Côté langue, l’espagnol dominicain a pris quelques libertés entre influences créoles et castillan académique. Les Dominicains affectionnent les diminutifs, ignorent volontiers les « n » et les « s » ainsi que la règle de la concordance des temps, et n'hésitent pas à introduire de nombreux anglicanismes dans le langage quotidien. De plus, les Dominicains ont tendance à parler vite et à « chanter » la langue, ce qui n’en facilite pas la compréhension. Mais pas de panique, si les Dominicains sont bavards, ils savent aussi prendre le temps de communiquer et de se faire comprendre. Notons au passage que l'héritage linguistique taïno est encore bien vivant de nos jours. Nous utilisons toujours de nombreux vocables hérités de la langue précolombienne, tant en espagnol qu’en français. Quelques exemples parmi tant d’autres : Anana (ananas), barbacoa (barbecue), caribe (Caraïbes), Kaiman (caïman), guyaba (goyave), huracan (ouragan), iguana (iguane), hamaca (hamac), maiz (maïs), piragua (pirogue), tabaco (tabac)…

Immigration haïtienne

Nul ne sait combien d’Haïtiens résident en République dominicaine. Les constants désordres politiques et sociaux du pays voisin ont généré une immigration haïtienne importante et incontrôlée à travers les frontières poreuses qui séparent les deux pays. Et, depuis le séisme de janvier 2010, l'immigration, bien que contenue, a encore augmenté. Les Haïtiens constituent aussi pour leur plus riche voisine une main-d’œuvre bon marché qui ne demande qu’à passer la frontière. Le recrutement massif de braceros haïtiens pour couper la canne à sucre dominicaine a commencé au début du XXe siècle, durant l’occupation américaine des deux républiques d’Hispaniola. Ces vingt-cinq dernières années, le nombre de migrants qui traversent clandestinement la frontière entre les deux pays a fortement augmenté.

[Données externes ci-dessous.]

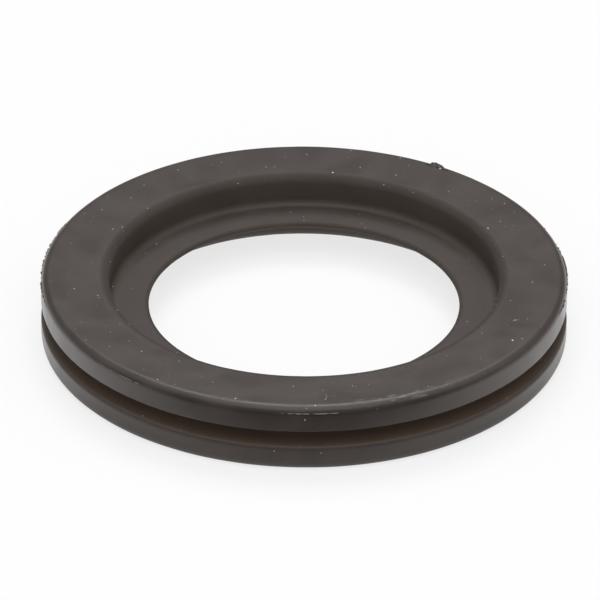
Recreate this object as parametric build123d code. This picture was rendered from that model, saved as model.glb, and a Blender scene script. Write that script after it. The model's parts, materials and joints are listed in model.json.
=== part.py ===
from build123d import *
import math
import os

# Membrane bushing: one moulded rubber ring that snaps into a round hole in a sheet.
# The ring stands on its lower flange, with its axis on Z and the underside at z = 0.

# Sizes of the sheet that the ring is made to fit, in millimetres
panel_hole_diameter = 40.0
panel_thickness = 1.5
panel_clearance = 0.1

# Driving sizes of the ring
overall_height = 6.5
flange_reach = 4.0
hub_wall = 2.25
web_thickness = 0.55
web_hole_diameter = 28.3

# Roundings of the moulded edges
rim_radius = 0.8
upper_lip_radius = 0.06
lower_lip_radius = 0.3
groove_floor_radius = 0.25
mouth_radius = 0.8
foot_radius = 0.6
hole_edge_radius = 0.2

# The raised line round the upper rim where the halves of the mould met
parting_line_drop = 0.57
parting_line_proud = 0.09
parting_line_width = 0.16

# The torn nib of rubber left on the parting line
nib_angle = 59.0
nib_length = 1.5
nib_proud = 0.36
nib_height = 0.34
nib_depth = 0.6

# Places worked out from the sizes above
outer_radius = panel_hole_diameter / 2 + flange_reach
groove_radius = panel_hole_diameter / 2
groove_width = panel_thickness + panel_clearance
recess_radius = groove_radius - hub_wall
hole_radius = web_hole_diameter / 2
middle_height = overall_height / 2
parting_height = overall_height - parting_line_drop
parting_rise = math.sqrt(rim_radius**2 - (rim_radius - parting_line_drop) ** 2)
parting_radius = outer_radius - rim_radius + parting_rise

# How close a corner has to be to the place where it is looked for
corner_tolerance = 0.01


def block(inner_radius, outer_radius, middle, height):
    """A rectangle of the section, with the radius along X and the height along Y."""
    width = outer_radius - inner_radius
    return Pos((inner_radius + outer_radius) / 2, middle) * Rectangle(width, height)


def rounded(section, radius, heights, rounding):
    """The section with its corners at one radius and at these heights rounded."""
    corners = [
        corner
        for corner in section.vertices()
        if abs(corner.X - radius) < corner_tolerance
        and min(abs(corner.Y - height) for height in heights) < corner_tolerance
    ]
    return fillet(corners, rounding)


def ring_section():
    """Half of the ring cut through its axis: two flanges, the hub and the thin web."""
    ends = (0, overall_height)
    groove_bottom = middle_height - groove_width / 2
    groove_top = middle_height + groove_width / 2
    groove_sides = (groove_bottom, groove_top)
    web_faces = (middle_height - web_thickness / 2, middle_height + web_thickness / 2)
    section = block(recess_radius, outer_radius, middle_height, overall_height)
    section -= block(groove_radius, outer_radius, middle_height, groove_width)
    section += block(hole_radius, recess_radius, middle_height, web_thickness)
    section = rounded(section, outer_radius, ends, rim_radius)
    section = rounded(section, outer_radius, [groove_top], upper_lip_radius)
    section = rounded(section, outer_radius, [groove_bottom], lower_lip_radius)
    section = rounded(section, groove_radius, groove_sides, groove_floor_radius)
    section = rounded(section, recess_radius, ends, mouth_radius)
    section = rounded(section, recess_radius, web_faces, foot_radius)
    return rounded(section, hole_radius, web_faces, min(hole_edge_radius, web_thickness * 0.45))


def parting_section():
    """The low peaked ridge of the parting line, sunk into the rounding of the rim."""
    foot = parting_radius - parting_line_proud
    crest = parting_radius + parting_line_proud
    ridge = Polyline(
        (foot, parting_height - parting_line_width / 2),
        (crest, parting_height),
        (foot, parting_height + parting_line_width / 2),
        close=True,
    )
    return make_face(ridge)


def torn_nib():
    """The nib: a small ragged wedge that leans out from the rim, higher at one end."""
    outline = Polyline(
        (-nib_depth, -nib_length / 2),
        (0, -nib_length / 2),
        (nib_proud / 2, -nib_length / 6),
        (nib_proud, nib_length / 4),
        (nib_proud / 3, nib_length / 2),
        (-nib_depth, nib_length / 2),
        close=True,
    )
    wedge = extrude(make_face(outline), nib_height)
    seat = Pos(parting_radius, 0, parting_height - parting_line_width / 2)
    return Rot(0, 0, nib_angle) * seat * wedge


def bushing():
    """The whole ring, as it leaves the mould."""
    ring = revolve(Plane.XZ * ring_section(), Axis.Z)
    ridge = revolve(Plane.XZ * parting_section(), Axis.Z)
    return ring + ridge + torn_nib()


os.makedirs("parts", exist_ok=True)
ring = bushing()
ring.label = "membrane_bushing"
export_step(ring, "parts/membrane_bushing.step")
print("outer diameter", round(2 * outer_radius, 2), "height", overall_height)
print("volume in cubic millimetres", round(ring.volume, 1))
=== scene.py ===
# %% [markdown]
# # A moulded membrane bushing
#
# A membrane bushing is a rubber ring that snaps into a round hole in a sheet. Its two flanges hold the
# sheet between them, and a thin web across the middle closes round the tube that is pushed through its
# hole. The whole thing is one moulding, so nearly all of its shape is one outline turned round an axis.
# We build that outline with Geometry Nodes, add the parting line and the torn nib that the mould left,
# give it a dark rubber finish, and light it the way such a small part is photographed: on white paper,
# under soft lamps.

# %% Load the fixed frame
import json
import math

import bmesh
import bpy
from mathutils import Matrix, Vector, noise


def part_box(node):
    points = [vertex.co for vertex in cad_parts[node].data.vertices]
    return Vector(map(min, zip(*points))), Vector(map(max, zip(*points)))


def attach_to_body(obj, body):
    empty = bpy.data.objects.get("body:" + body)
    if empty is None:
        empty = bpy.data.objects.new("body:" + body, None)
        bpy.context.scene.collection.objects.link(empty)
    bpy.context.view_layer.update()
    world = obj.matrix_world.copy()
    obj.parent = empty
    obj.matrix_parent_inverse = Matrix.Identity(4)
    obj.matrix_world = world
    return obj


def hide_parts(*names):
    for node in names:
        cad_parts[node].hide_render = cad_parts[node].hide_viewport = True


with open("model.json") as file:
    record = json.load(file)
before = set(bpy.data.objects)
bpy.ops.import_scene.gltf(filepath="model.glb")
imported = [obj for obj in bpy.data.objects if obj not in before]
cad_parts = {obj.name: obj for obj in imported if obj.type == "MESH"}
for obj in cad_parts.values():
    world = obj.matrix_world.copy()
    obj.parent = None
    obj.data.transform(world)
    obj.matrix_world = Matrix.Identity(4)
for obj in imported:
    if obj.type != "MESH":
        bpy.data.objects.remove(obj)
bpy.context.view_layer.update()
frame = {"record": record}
ring_low, ring_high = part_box("membrane_bushing")
print("the ring spans", [round(size, 5) for size in ring_high - ring_low], "m")

# %% [markdown]
# ## Sizes
#
# Blender works in metres here, so a millimetre gets a name of its own. What fits another part, such as
# the groove and the hole in the web, is read from the record that comes with the frame, and so it always
# agrees with the CAD. The roundings aren't stated there. They are real sizes, written once, in
# millimetres.

# %% Sizes of the moulding
MM = 0.001
mounts = {mount["name"]: mount for mount in frame["record"]["mounts"]}

rim_rounding = 0.8 * MM
upper_lip_rounding = 0.06 * MM
lower_lip_rounding = 0.3 * MM
groove_floor_rounding = 0.25 * MM
mouth_rounding = 0.8 * MM
foot_rounding = 0.6 * MM
hole_edge_rounding = 0.25 * MM
hub_wall = 2.25 * MM
flange_reach = 4.0 * MM

height = ring_high.z - ring_low.z
groove_radius = mounts["panel_groove"]["dims"]["r_mm"] * MM
groove_width = mounts["panel_groove"]["dims"]["length_mm"] * MM
hole_radius = mounts["web_hole"]["dims"]["r_mm"] * MM
web_thickness = mounts["web_hole"]["dims"]["length_mm"] * MM
outer_radius = groove_radius + flange_reach
recess_radius = groove_radius - hub_wall
mouth_radius = recess_radius + mouth_rounding
print("outer diameter", round(2 * outer_radius / MM, 2), "mm, height", round(height / MM, 2), "mm")

# %% [markdown]
# ## The camera
#
# The photograph was taken from far away with a long lens, because the near and far edges of the ring are
# almost the same size. The camera looks down by about 30 degrees, and the picture leans by a third of a
# degree. Setting it first means that every later look at the scene is the photograph's own view. We build
# its matrix from three directions, which keeps the lean exact and leaves the lens shift at zero.

# %% The camera
camera_pitch = math.radians(30.40)
camera_lean = math.radians(-0.33)
camera_distance = 857.4 * MM
aim_offset_right = -0.37 * MM
aim_offset_up = 3.12 * MM
field_of_view = math.radians(3.664)


def make_camera():
    """Place the camera by its viewing direction and by where it aims past the origin."""
    right = Vector((1, 0, 0))
    forward = Vector((0, math.cos(camera_pitch), -math.sin(camera_pitch)))
    up = right.cross(forward)
    place = aim_offset_right * right + aim_offset_up * up - camera_distance * forward
    leaned_right = math.cos(camera_lean) * right - math.sin(camera_lean) * up
    leaned_up = math.sin(camera_lean) * right + math.cos(camera_lean) * up
    turn = Matrix((leaned_right, leaned_up, -forward)).transposed().to_4x4()
    camera = bpy.data.objects.new("camera", bpy.data.cameras.new("camera"))
    camera.data.sensor_fit = "HORIZONTAL"
    camera.data.angle = field_of_view
    camera.matrix_world = Matrix.Translation(place) @ turn
    bpy.context.scene.collection.objects.link(camera)
    bpy.context.scene.camera = camera
    return camera


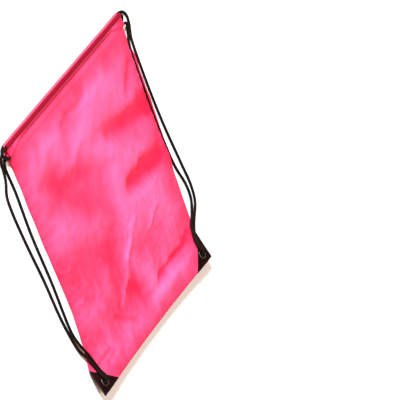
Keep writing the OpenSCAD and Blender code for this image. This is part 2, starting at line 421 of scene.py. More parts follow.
def tube(name, path, radius, sides, material, braid=0.0, taper=None):
    """A closed round tube along a path. A braid raises crossing yarns on it by that height."""
    heading = unit(np.gradient(path, axis=0))
    frames = []
    across = np.cross(heading[0], [0.0, 0.0, 1.0] if abs(heading[0][2]) < 0.9 else [0.0, 1.0, 0.0])
    for t in heading:
        across = across - t * (across @ t)
        across = across / np.linalg.norm(across)
        frames.append((across, np.cross(t, across)))
    side = np.array([f[0] for f in frames])
    over = np.array([f[1] for f in frames])
    along = np.concatenate([[0], np.cumsum(np.linalg.norm(np.diff(path, axis=0), axis=1))])
    angle = np.linspace(0, 2 * math.pi, sides, endpoint=False)
    carriers = 4
    pitch = carriers / radius
    round_it, down_it = carriers * angle[None], pitch * along[:, None]
    yarns = np.cos(round_it + down_it) * np.cos(round_it - down_it)
    reach = radius + braid * yarns
    if taper is not None:
        reach = reach * taper(along, along[-1])[:, None]
    ring = np.cos(angle)[None, :, None] * side[:, None] + np.sin(angle)[None, :, None] * over[:, None]
    points = (path[:, None] + ring * reach[..., None]).reshape(-1, 3)
    index = np.arange(len(path) * sides).reshape(len(path), sides)
    nxt = np.roll(index, -1, axis=1)
    walls = np.stack([index[:-1], nxt[:-1], nxt[1:], index[1:]], -1).reshape(-1, 4).tolist()
    caps = [index[0][::-1].tolist(), index[-1].tolist()]
    lay = np.stack(np.broadcast_arrays(angle[None] * radius, along[:, None]), -1).reshape(-1, 2)
    return build(name, points, walls + caps, material, lay)


def set_share(obj):
    """Bakes a finished piece's placement into its points."""
    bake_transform(obj)


def share_by_place(obj):
    set_share(obj)


# ---- Cords ----
# Each route goes from a channel's end down beside the bag. A point is the distance out from the
# side seam, the height along the bag and the height above the surface.

left_outer = [[1, 206, 7.9], [11, 205, 8.3], [16, 197, 5.6], [14.5, 182, 2.4], [18, 164, 2.1],
    [27, 147, 2.1], [29, 122, 2.1], [26, 70, 2.1], [19, 0, 2.1], [14, -75, 2.1], [3, -133, 2.9],
    [-4, -148, 5]]
left_inner = [[0, 190, 2.5], [6, 187.5, 2.3], [8.5, 181, 2.1], [7, 140, 2.1], [8.5, 70, 2.1],
    [5, -15, 2.1], [4, -100, 2.1], [-2, -128, 4.2], [-8, -144, 5.4]]
right_outer = [[1, 206, 2.5], [10, 205, 2.2], [19, 200, 2.1], [23.5, 190, 2.1], [22, 177, 2.1],
    [16, 160, 2.1], [14, 105, 2.1], [17, 20, 2.1], [26, -65, 2.1], [30, -103, 2.1], [26, -130, 2.1],
    [9, -150, 2.3], [-3, -163, 4.3]]
right_inner = [[1, 190, 7.9], [9, 188, 7], [14, 181, 4.2], [13, 170, 2.1], [6, 154, 2.1],
    [3.5, 100, 2.1], [4, 5, 2.1], [9, -55, 2.1], [19, -95, 2.1], [19, -120, 2.1], [8, -140, 2.6],
    [-7, -152, 5.3]]
# Over the bottom strip: the distance along it from its crease and the height above its underside.
to_eyelet = [[20, 4.6], [28, 7.4], [34, 7], [36, 3.0], [36.2, 0], [36.2, -2.6]]


def strand(route, side, lane):
    beside = [[side * (half_w + out * mm), y * mm, z * mm] for out, y, z in route]
    x = side * (eyelet_x + lane * strand_x)
    return beside + [flap_point(x, s * mm, n * mm) for s, n in to_eyelet]


def half_turn(side, from_row, to_row):
    """Out of the front channel and back into the back one."""
    r = (to_row - from_row) / 2
    return [
        [side * (half_w + abs(r) * math.sin(a)), half_h - (from_row + to_row) / 2 + r * math.cos(a),
            front_mid + (back_mid - front_mid) * a / math.pi]
        for a in np.linspace(0, math.pi, 5)
    ]


def cord_route(side, strap, back, strap_lane, from_row, to_row):
    """One cord from its eyelet through the front channel, round the far end of both channels,
    through the back channel and down to the same eyelet."""
    near_end = [half_w - inwards * mm for inwards in (5, 15, 25, 32, 39, 50, 90)]
    places = [*near_end, 0, *(-x for x in near_end[::-1])]
    front = [[side * x, row_y(from_row, x), front_mid] for x in places]
    rear = [[side * x, row_y(to_row, x), back_mid] for x in places[::-1]]
    return (
        strand(strap, side, strap_lane)[::-1] + front
        + half_turn(-side, from_row, to_row) + rear + strand(back, side, -strap_lane)
    )


def knot_path(side):
    """An overhand knot under the corner; the tails that run off from it along the surface are laid by
    tail_path.
    """
    wide, deep = 1.65, 2.1
    turns = [
        (wide * (math.sin(t) + 2 * math.sin(2 * t)), wide * (math.cos(t) - 2 * math.cos(2 * t)),
            -deep * math.sin(3 * t))
        for t in np.linspace(0.35, 2 * math.pi - 0.25, 26)
    ]
    points = [flap_point(side * (eyelet_x + a * mm), eyelet_s + b * mm, knot_n + c * mm) for a, b, c in turns]
    return [flap_point(side * eyelet_x, eyelet_s, 1 * mm)] + points


def tail_path(side, spread):
    start = Vector(flap_point(side * (eyelet_x + 1.5 * spread * mm), eyelet_s - 3 * mm, knot_n - 0.8 * mm))
    steps = [(-1, 4, 3.2), (-4, 9, 2.2), (-9, 15, 2.1), (-15, 21, 2.1)]
    return [list(start)] + [
        [start.x + side * (a + spread * b * 0.45) * mm, start.y + b * mm, z * mm] for a, b, z in steps
    ]


def blunt_ends(along, total):
    """A cord's sealed end, rounded over its last millimetre."""
    left = np.minimum(along, total - along)
    return np.sqrt(np.clip(1 - (1 - np.clip(left / (1.2 * mm), 0, 1)) ** 2, 0.05, 1))


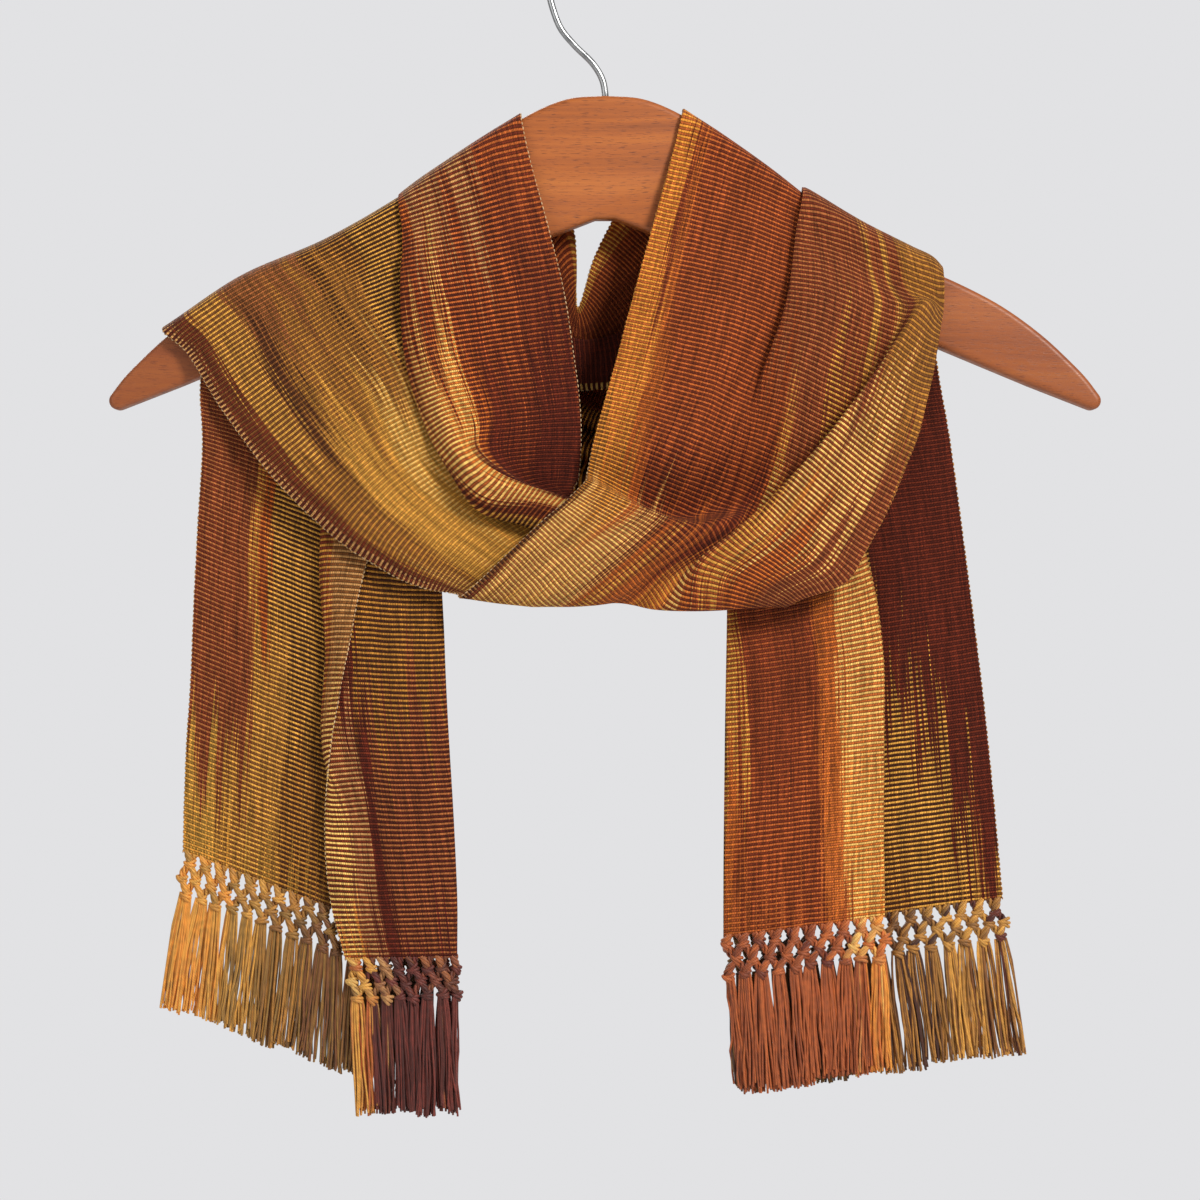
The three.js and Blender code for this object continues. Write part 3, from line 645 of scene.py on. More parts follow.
class Tree:
    """Adds nodes to a node tree in short lines."""

    def __init__(self, tree):
        self.tree = tree

    def wire(self, node, inputs):
        """Links each named or numbered input of a node to a socket, or sets it to a value."""
        for name, value in inputs.items():
            if isinstance(value, bpy.types.NodeSocket):
                self.tree.links.new(value, node.inputs[name])
            else:
                node.inputs[name].default_value = value

    def add(self, kind, inputs=None, **settings):
        node = self.tree.nodes.new(kind)
        for name, value in settings.items():
            setattr(node, name, value)
        self.wire(node, inputs or {})
        return node

    def math(self, operation, a, b=0.0, c=0.0, clamp=False):
        node = self.add("ShaderNodeMath", {0: a, 1: b, 2: c}, operation=operation, use_clamp=clamp)
        return node.outputs[0]

    def times(self, a, b):
        return self.math("MULTIPLY", a, b)

    def mix_colour(self, factor, a, b, blend="MIX"):
        node = self.add("ShaderNodeMix", data_type="RGBA", blend_type=blend)
        self.wire(node, {0: factor, 6: a, 7: b})
        return node.outputs[2]

    def tint(self, colour, level):
        """The colour made lighter or darker by a level."""
        gray = self.add("ShaderNodeCombineColor", {0: level, 1: level, 2: level}).outputs[0]
        return self.mix_colour(1.0, colour, gray, "MULTIPLY")

    def ease(self, value, low, high, to_low=0.0, to_high=1.0):
        node = self.add(
            "ShaderNodeMapRange",
            {"Value": value, "From Min": low, "From Max": high, "To Min": to_low, "To Max": to_high},
            interpolation_type="SMOOTHSTEP",
        )
        return node.outputs[0]

    def point(self, x, y, z=0.0):
        return self.add("ShaderNodeCombineXYZ", {"X": x, "Y": y, "Z": z}).outputs[0]

    def split(self, vector):
        return self.add("ShaderNodeSeparateXYZ", {0: vector}).outputs

    def noise(self, where, scale=1.0, detail=2.0):
        node = self.add("ShaderNodeTexNoise", {"Vector": where, "Scale": scale, "Detail": detail})
        return node.outputs["Fac"]

    def flat_noise(self, x, y, x_scale, y_scale, detail=2.0, z=0.0):
        """Noise that changes faster along one direction than along the other. z picks another pattern."""
        return self.noise(self.point(self.times(x, x_scale), self.times(y, y_scale), z), detail=detail)

    def warp(self):
        """The place in the warp that a mesh carries: across, along and shade."""
        return self.split(self.add("ShaderNodeAttribute", attribute_name="warp").outputs["Vector"])

    def object_place(self):
        return self.add("ShaderNodeTexCoord").outputs["Object"]

    def dye(self, dyes, across, along, shade_value):
        node = self.add("ShaderNodeGroup", node_tree=dyes)
        self.wire(node, {"Across": across, "Along": along, "Shade": shade_value})
        return node.outputs[0]

    def bump(self, height, strength, distance):
        node = self.add("ShaderNodeBump", {"Strength": strength, "Distance": distance, "Height": height})
        return node.outputs[0]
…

En vertu d’accords entre les deux pays, les coupeurs de canne et ouvriers agricoles haïtiens arrivent en nombre dans les grandes exploitations lors de la récolte, la zafra, mais ne repartent pas systématiquement en Haïti une fois le travail terminé. Ceux qui restent voient leurs enfants naître sur le territoire dominicain, d’où la difficulté pour les autorités de les renvoyer sur leur moitié d’île. Entassée dans des bateyes, des villages sommaires et souvent insalubres, une population (qu’on estime entre 500 000 et 1,5 million d’Haïtiens) survit misérablement dans une situation plus ou moins légale. Les bateyes, principalement présents dans les régions de plantations de canne à sucre, sont socialement organisés. Installant commerces et écoles, les habitants y ont reproduit l’organisation sociale des villages haïtiens, important avec eux médecines et croyances traditionnelles. Le déclin de l’industrie sucrière, à partir des années 1980, a encore aggravé la misère dans les bateyes, qui constituent une véritable épine dans le pied du gouvernement dominicain.

En 2013, la Cour suprême de République dominicaine a statué que les personnes nées de parents entrés sur le territoire illégalement ne recevraient plus la citoyenneté dominicaine. La décision s'applique de manière rétroactive à toutes les personnes nées après 1929. Ainsi, des centaines de milliers d'Haïtiens se sont retrouvés privés de leur citoyenneté dominicaine et ont été déportés en Haïti, alors que beaucoup n'y avaient jamais mis les pieds. Seules 10 000 personnes environ ont réussi à obtenir leur document. Cette difficulté à l'obtenir s'explique par la nécessité de fournir les certificats de naissance émis en Haïti et en République dominicaine. La conséquence étant la création de centaines de milliers d'apatrides, ce qu'interdisent formellement les accords internationaux en matière de droits de l'Homme. Largement critiqué par de nombreuses institutions internationales, le gouvernement de Danilo Medina est resté inflexible sur sa position et a continué les déportations. En 2022, un mur de 160 km séparant les deux pays a été érigé à l'initiative du président Luis Abinader - une étape de plus dans la campagne anti-haïtienne. Ce mur pose depuis sa construction de nombreux problèmes humanitaires, sanitaires et écologiques.